According to the allegations of the bill, one J. B. Whitley, on the 10th April, 1857, executed to one Eli Cherry a deed of trust for certain personal and real estate, including a house and lot in Williamston, (the subject matter of this bill,) to secure the payment, among other debts, of a note given by him, with Cherry and the defendant William Thigpen as sureties, to one John B. Griffin. On the 22d of April, 1857, Whitley executed another deed in trust, in which he conveyed said house and lot and other property to the defendant, Simon T. Price, to secure the debts named in the deed to Cherry, besides others; and providing that if said debts were not paid by the 1st January thereafter, Price should sell the house and lot, with the other property, and pay the debts, &c. Neither Cherry nor Price, as trustee, took into possession or sold the house and lot, but Whitley “ conveyed the same to one Bennett S. Baker, or upon some agreement placed said Baker in possession ” thereof. Baker afterwards died and his widow, the defendant Mary, and the defendant Frank A. Bobbitt, whom she has since married, are in possession of the house and lot. *147The debts, which the deeds of trust were made to secure, have been paid, with the exception of the one due to Griffin, above set forth.

Cherry made a will and died in 1859, and Griffin and Whitley are dead intestate.

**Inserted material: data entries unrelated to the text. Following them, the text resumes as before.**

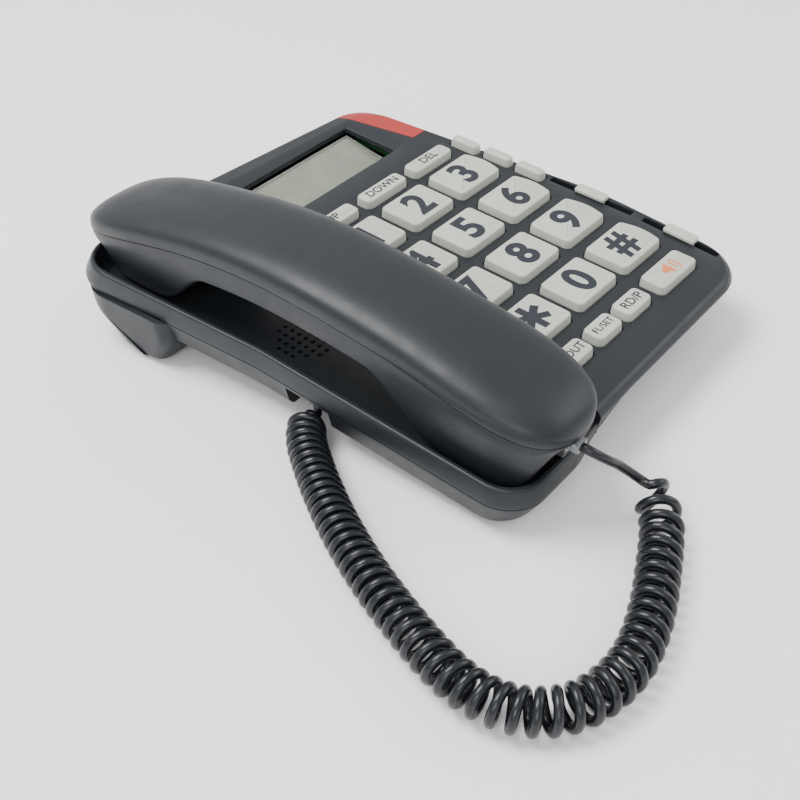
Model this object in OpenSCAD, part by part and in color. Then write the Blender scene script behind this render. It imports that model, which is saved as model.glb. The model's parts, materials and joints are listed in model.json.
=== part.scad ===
// Corded desk telephone with large keys, display, handset and curly cord.
// Frame: +X to the user's right, +Y away from the user, +Z up, standing on z = 0.
// Most parts are drawn on the key face (x, y in it, z = 0 on it), which is then tilted and raised.

/* [Base] */
// Width of the base at its widest
base_w = 154; // [150:1:190]
// Depth of the base, front to back
base_d = 198; // [194:1:240]
// Tilt of the key face, back edge up
face_tilt = 4; // [2:0.5:6]
// Height of the key face over the table, at the middle of the base
face_h = 31; // [30:0.5:36]
// Wall of the shells
wall = 2.2; // [1.8:0.1:2.7]
// Depth of the parting line under the key face, along the cradle
split_z = 12.7; // [12:0.1:14]
// Depth of the floor of the base under the key face
floor_z = 23.5; // [23:0.1:25]
// Outward sweep of the left side towards the back
sweep = 5; // [0:0.5:8]

/* [Cradle and handset] */
// Width of the handset
hand_w = 38.5; // [36:0.5:46.5]
// Length of the handset past the ends of the base, both ends together
hand_over = 6; // [2:1:10]
// Gap between the handset and the cradle's sides
cradle_gap = 0.8; // [0.5:0.1:1.5]
// Depth of the cradle floor under the key face
cradle_z = 13.5; // [12:0.1:14]
// Height of the handset's grip over the key face, at its parting line
grip_z = 20; // [17:0.5:24]
// Wall of the handset shells
hand_wall = 2.0; // [1.6:0.1:2.4]

/* [Keys] */
// Width of a dial key
key_w = 22.6; // [18.8:0.1:24]
// Depth of a dial key, front to back
key_d = 17.8; // [14.8:0.1:20]
// Height of the keys over the key face
key_h = 3; // [2:0.1:4]
// Distance between key columns
pitch_x = 27; // [26:0.1:28]
// Distance between key rows
pitch_y = 23.6; // [23:0.1:24.5]
// Gap round each key in its hole
key_gap = 0.35; // [0.25:0.05:0.5]
// Travel of a key
key_travel = 1.5; // [0.8:0.1:1.6]

/* [Display] */
// Width of the display recess
lcd_w = 66; // [55:1:68]
// Depth of the display recess, front to back
lcd_d = 26; // [20:1:28]

/* [Cord] */
// Diameter of the cord's wire
cord_d = 3.0; // [2.6:0.1:3.4]
// Outer diameter of the curly part
coil_d = 13.5; // [12:0.1:14]

/* [Hidden] */
$fn = 48;

// the middle of the finished phone's box, cord left out, is moved to x = 0, y = 0
centre = [-0.58, 1.34, 0];

slate = "#464b50";
keys_grey = "#bec3b9";
eps = 0.01;
arc_n = 4;                     // segments in each rounded corner of an outline
hx = base_w / 2;
hy = base_d / 2;
left_x = -hx + 3 + sweep;      // left side of the base along its front half

// ---- outline helpers ----
function backwards(v) = [for (i = [len(v) - 1 : -1 : 0]) v[i]];
function unit(v) = v / norm(v);
function turn_of(u, v) = atan2(u[0] * v[1] - u[1] * v[0], u * v);
// one corner of an outline as arc_n + 1 points: c is [x, y, radius], a and b its neighbours
function corner_arc(a, c, b) =
    let (p = [c[0], c[1]], u = unit(p - [a[0], a[1]]), v = unit([b[0], b[1]] - p),
         turn = turn_of(u, v), side = sign(turn), r = c[2],
         start = p - u * r * tan(abs(turn) / 2), n = side * [-u[1], u[0]])
    [for (i = [0 : arc_n]) let (t = abs(turn) * i / arc_n) start + u * r * sin(t) + n * r * (1 - cos(t))];
function outline(cs) =
    [for (i = [0 : len(cs) - 1])
        each corner_arc(cs[(i + len(cs) - 1) % len(cs)], cs[i], cs[(i + 1) % len(cs)])];
// the same corners with every side moved inwards by d (outwards when d is negative)
function inset(cs, d) =
    [for (i = [0 : len(cs) - 1])
        let (a = cs[(i + len(cs) - 1) % len(cs)], c = cs[i], b = cs[(i + 1) % len(cs)],
             u = unit([c[0] - a[0], c[1] - a[1]]), v = unit([b[0] - c[0], b[1] - c[1]]),
             m = [-u[1], u[0]], n = [-v[1], v[0]], bend = sign(turn_of(u, v)),
             q = [c[0], c[1]] + d * (m + n) / (1 + m * n))
        [q[0], q[1], max(0.4, c[2] - bend * d)]];

// a flat ring of n points, the first of them number o, as strips across it
function strips(n, o) =
    [for (i = [0 : floor((n - 1) / 2) - 1])
        [for (j = n - 2 - i == i + 1 ? [i, i + 1, n - 1 - i] : [i, i + 1, n - 2 - i, n - 1 - i]) o + j]];
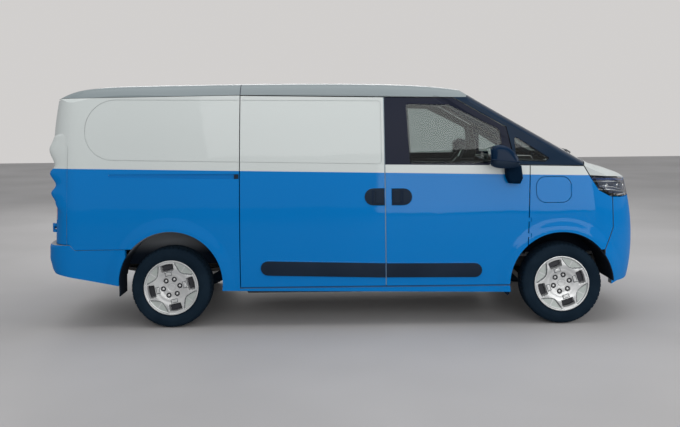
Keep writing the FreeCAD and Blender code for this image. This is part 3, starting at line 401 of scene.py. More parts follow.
def facing_in(tree, place):
    """1 on faces that look into the van, 0 outside; place and normal are the piece's own, at every pose."""
    normal = add(tree, "ShaderNodeTexCoord").outputs["Normal"]
    outward = work_out(tree, "VectorMath", "MULTIPLY_ADD", place, INWARD_WEIGHTS, (0.0, 0.0, -1.0))[0]
    along_it = work_out(tree, "VectorMath", "DOT_PRODUCT", normal, outward)["Value"]
    return work_out(tree, "Math", "LESS_THAN", along_it, INWARD_LIMIT)[0]


def arch_flares(tree, place):
    """The pressed steel swells softly round both wheel arches; this bends the light as that swelling does."""
    normal = None
    for x, z in ((FRONT_AXLE, AXLE_HEIGHT), (REAR_AXLE, REAR_ARCH_Z)):
        flat = work_out(tree, "VectorMath", "MULTIPLY", place, (1.0, 0.0, 1.0))[0]
        away = work_out(tree, "VectorMath", "DISTANCE", flat, (x, 0.0, z))["Value"]
        normal = bumped(tree, eased(tree, away, FLARE_INNER, FLARE_OUTER, 1.0, 0.0), 1.0, FLARE_DEPTH, normal)
    return normal


def body_paint(name, dark_top=False, lining=LOAD_LINING):
    material, tree, shader, place = new_finish(name, Roughness=0.40, Coat_Weight=0.30, Coat_Roughness=0.02,
                                               Specular_IOR_Level=0.0)
    tone = noise(tree, place, 0.7, 2.0)
    blue = mixed(tree, tone, *shades(BLUE, 0.93, 1.07))
    white = mixed(tree, tone, *shades(WHITE, 0.97, 1.03))
    colour = mixed(tree, above_line(tree, place, BELT_X, BELT_Z, BELT_FALL), blue, white)
    if dark_top:
        glasshouse = above_line(tree, place, GLASSHOUSE_X, GLASSHOUSE_Z, GLASSHOUSE_FALL)
        colour = mixed(tree, glasshouse, colour, NIGHT)
        for socket, dull in (("Coat Weight", 0.0), ("Specular IOR Level", 0.12)):
            shiny = shader.inputs[socket].default_value
            level = work_out(tree, "Math", "MULTIPLY_ADD", glasshouse, dull - shiny, shiny)[0]
            tree.links.new(level, shader.inputs[socket])
    tree.links.new(mixed(tree, facing_in(tree, place), colour, lining), shader.inputs["Base Color"])
    waves = bumped(tree, noise(tree, place, 1.6, 1.0), 0.25, 0.010, arch_flares(tree, place))
    peel = bumped(tree, noise(tree, place, PEEL_SCALE, 1.0), 0.035, 0.0003, waves)
    for socket in ("Normal", "Coat Normal"):
        tree.links.new(peel, shader.inputs[socket])
    return material


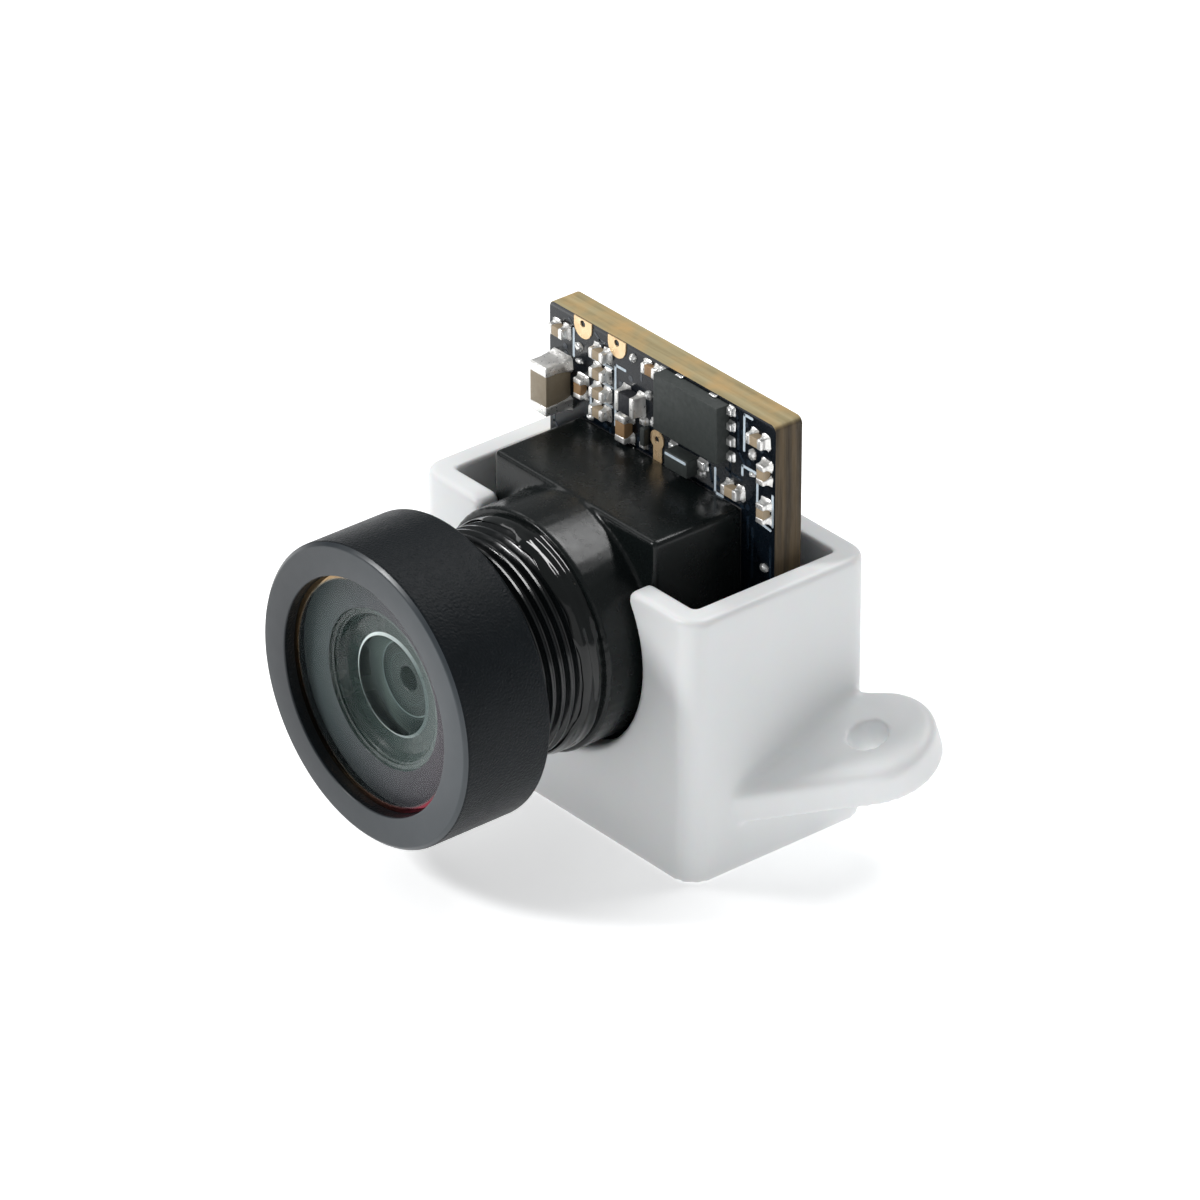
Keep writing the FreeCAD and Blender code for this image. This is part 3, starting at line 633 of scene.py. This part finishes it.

The parties are William A. Thigpen, executor of Cherry, W. H. Lee, administrator of Griffin, Mary E. Cherry, widow and devisee, and William S. and Lawrence Cherry, heirs at law and devisees of Eli Cherry, and William Thigpen, complainants, and Simon T. Price and F. A. Bobbitt and wife, Mary, defendants.

The prayer is that a new trustee be appointed in the place of Eli Cherry; that Bobbitt and wife be required to surrender the possession of the house and lot; that the same be sold and the proceeds applied to the Griffin debt; that Price, as trustee, be required to render an account of the property, &c., that may have come into his hands as trustee, and pay the Griffin debt to the administrator; and for further relief.

Biggs, for the complainants.

Bogers <& Batchelor, for the defendants.

Pearson, C. J.

There is no error in the order appealed from.

The demurrer is general. Neither of the grounds taken at the bar in support of it is tenable.

Sureties may file a bill to have a debt paid by the principal, or out of his estate, for their exoneration, before they are forced to pay the debt. This is settled. See Miller v. Miller, decided at this term, ante, p. 85. It follows that, although the bill might have been sustained without making these parties complainant, it is not error to^oin them as complainants in a bill to enforce a trust for th.e payment of the debt.

The second ground is also untenable.

*148The allegation of the bill is that Whitley conveyed his. resulting trust to Baker, under whom the defendants Bobbitt and wife are in possession; and taking that to be so, their possession is not adverse. They may be entitled to the excess of the proceeds of sale after paying off the debts, secured by the trust deed.

This will be certified.

Per Curiam.

Demurrer overruled.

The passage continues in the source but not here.